BEGIN Data block

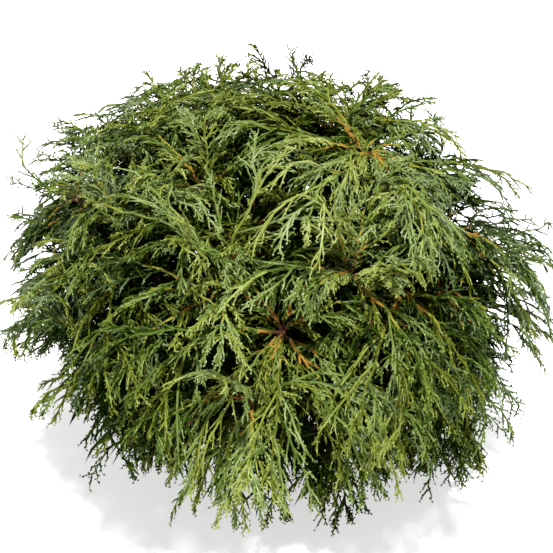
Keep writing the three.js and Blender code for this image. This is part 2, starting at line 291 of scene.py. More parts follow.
for mass in masses:
    mass["ranks"] = [rank_of(mass, h) for h in range(len(mass["hubs"]))]
ranks = sum([mass["ranks"] for mass in masses], [])
print("main, bold and shy heads:", [ranks.count(rank) for rank in (2, 1, 0)])

# %% [markdown]
# The heads now move the way they face, by their rank. Those of the hem are also drawn towards the stem,
# so that their threads hang to the ground inside the outline. All main heads but one lean a little as
# well, to where their fountains show in the photograph.

# %% Move the heads
MAIN_LEANS = {
    "crown_1": (16, 12, 10), "shoulder_8": (0, 0, 0), "shoulder_2": (6, 0, 0),
    "shoulder_4": (-16, 0, 14), "waist_3": (-6, 0, 10), "waist_7": (-16, -4, 6),
}
MAIN_STEP = 13
BOLD_STEP = 8
SHY_STEP = -7
HEM_TUCK = 12


def stand_out(mass):
    """The heads of a mass, moved the way they face by the step of their rank, where a bold one's step is
    multiplied by the square of the fullness. The hem's tuck comes off, and the lean of a main head is
    added."""
    moved = []
    for rank, (place, facing) in zip(mass["ranks"], mass["hubs"]):
        step = (SHY_STEP, BOLD_STEP * fullness(place) ** 2, MAIN_STEP)[rank]
        tuck = HEM_TUCK * unit(place * [1, 1, 0]) if mass["name"].startswith("hem") else 0
        lean = np.array(MAIN_LEANS[mass["name"]]) if rank == 2 else 0
        moved.append((place + step * facing - tuck + lean, facing))
    return moved


for mass in masses:
    mass["hubs"] = stand_out(mass)
print("the first crown head now sits at", masses[1]["hubs"][0][0].round(1))

# %% [markdown]
# From the end of each bough one short stem goes straight on, and forks to a leader for each head. Leaders
# are curves that arrive at the head pointing the way it faces. As a check on the copied rule, the end of
# each bough is set against the box of its solid in the frame.

# %% Fork the masses' stems
BOUGH_STEPS = 4
LEADER_STEPS = 2
LEADER_CURVE = 0.25


def fork_to_heads(mass):
    """Adds the mass's stem and the curve of each leader, from the fork to its hub."""
    if mass["radius"]:
        before, tip = bent_line(*mass["bough"], BOUGH_STEPS)[-2:]
        aim = unit(tip - before)
    else:
        tip, aim = mass["bough"][0], UP
    start = tip + aim * GAP
    fork = start + aim * MASS_STEM_SHARE * np.linalg.norm(mass["middle"] - start)
    mass["stem"] = (start, fork)
    mass["leaders"] = [
        (fork, place - facing * LEADER_CURVE * np.linalg.norm(place - fork), place)
        for place, facing in mass["hubs"]
    ]


for mass in masses:
    fork_to_heads(mass)

worst = 0.0
for mass in masses:
    if mass["radius"]:
        low, high = (np.array(corner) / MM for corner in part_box(f"bough_{mass['name']}"))
        end = mass["bough"][2]
        outside = np.maximum(low - end, end - high).max()
        worst = max(worst, outside)
print(f"the bough ends lie within {worst:.2f} mm of their solids' boxes")

# %% [markdown]
# Nearly everything that grows is a tube along a line. Thousands of tubes are made together: one array
# holds all the lines, another all the radii, and the rings round them come from one formula. Three sides
# are enough for a shoot that is a millimetre thick, and each ring is turned half a side from the last, so
# the faces interlock like scale leaves.

# %% Tubes from whole arrays
SHOOT_SIDES = 3
SHOOT_TURNED = 0.5


def tubes(lines, radii, across, sides=SHOOT_SIDES, turned=SHOOT_TURNED):
    """Rings of points round each line, closed by a cap at its start and a point at its end.

    A ring's point is the line's point plus radius times (cosine of the turn along one side direction,
    plus sine of the turn along the direction square to it and to the line). lines is (n, m, 3), radii (n,
    m) and across (n, 3), a direction roughly square to each line. Gives points (n, v, 3) and one tube's
    triangles (f, 3).
    """
    n, m, _ = lines.shape
    along = unit(np.gradient(lines, axis=1))
    level = unit(across[:, None] - (across[:, None] * along).sum(-1, keepdims=True) * along)
    square = np.cross(level, along)
    turns = 2 * np.pi * (np.arange(sides)[None] + turned * (np.arange(m - 1)[:, None] % 2)) / sides
    turns = turns[None, ..., None]
    ring = np.cos(turns) * level[:, :-1, None] + np.sin(turns) * square[:, :-1, None]
    rings = lines[:, :-1, None] + radii[:, :-1, None, None] * ring
    points = np.concatenate([rings.reshape(n, -1, 3), lines[:, -1:]], axis=1)
    return points, tube_triangles(m - 1, sides, turned)


def tube_triangles(rings, sides, turned):
    """The triangles of one tube: a cap on the first ring, two for each side between rings, and a cone at
    the end."""
    triangles = [[0, s, s + 1] for s in range(1, sides - 1)]
    for r in range(rings - 1):
        for s in range(sides):
            a, b = r * sides + s, r * sides + (s + 1) % sides
            c, d = a + sides, b + sides
            if turned and r % 2:
                triangles += [[a, c, d], [a, d, b]]
            else:
                triangles += [[a, c, b], [b, c, d]]
    tip, last = rings * sides, (rings - 1) * sides
    triangles += [[last + s, tip, last + (s + 1) % sides] for s in range(sides)]
    return np.array(triangles)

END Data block

Written exercise »
Print exactly, and only, the lines beginning at the top of the listing and ending at the line with "HEM_TUCK = 12".

Answer for this exercise »
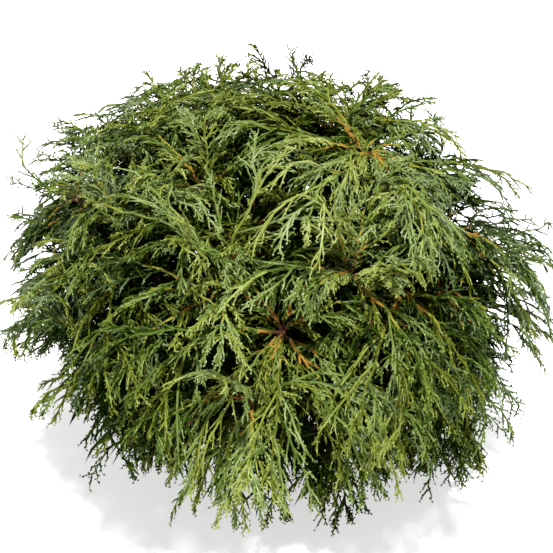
Keep writing the three.js and Blender code for this image. This is part 2, starting at line 291 of scene.py. More parts follow.
for mass in masses:
    mass["ranks"] = [rank_of(mass, h) for h in range(len(mass["hubs"]))]
ranks = sum([mass["ranks"] for mass in masses], [])
print("main, bold and shy heads:", [ranks.count(rank) for rank in (2, 1, 0)])

# %% [markdown]
# The heads now move the way they face, by their rank. Those of the hem are also drawn towards the stem,
# so that their threads hang to the ground inside the outline. All main heads but one lean a little as
# well, to where their fountains show in the photograph.

# %% Move the heads
MAIN_LEANS = {
    "crown_1": (16, 12, 10), "shoulder_8": (0, 0, 0), "shoulder_2": (6, 0, 0),
    "shoulder_4": (-16, 0, 14), "waist_3": (-6, 0, 10), "waist_7": (-16, -4, 6),
}
MAIN_STEP = 13
BOLD_STEP = 8
SHY_STEP = -7
HEM_TUCK = 12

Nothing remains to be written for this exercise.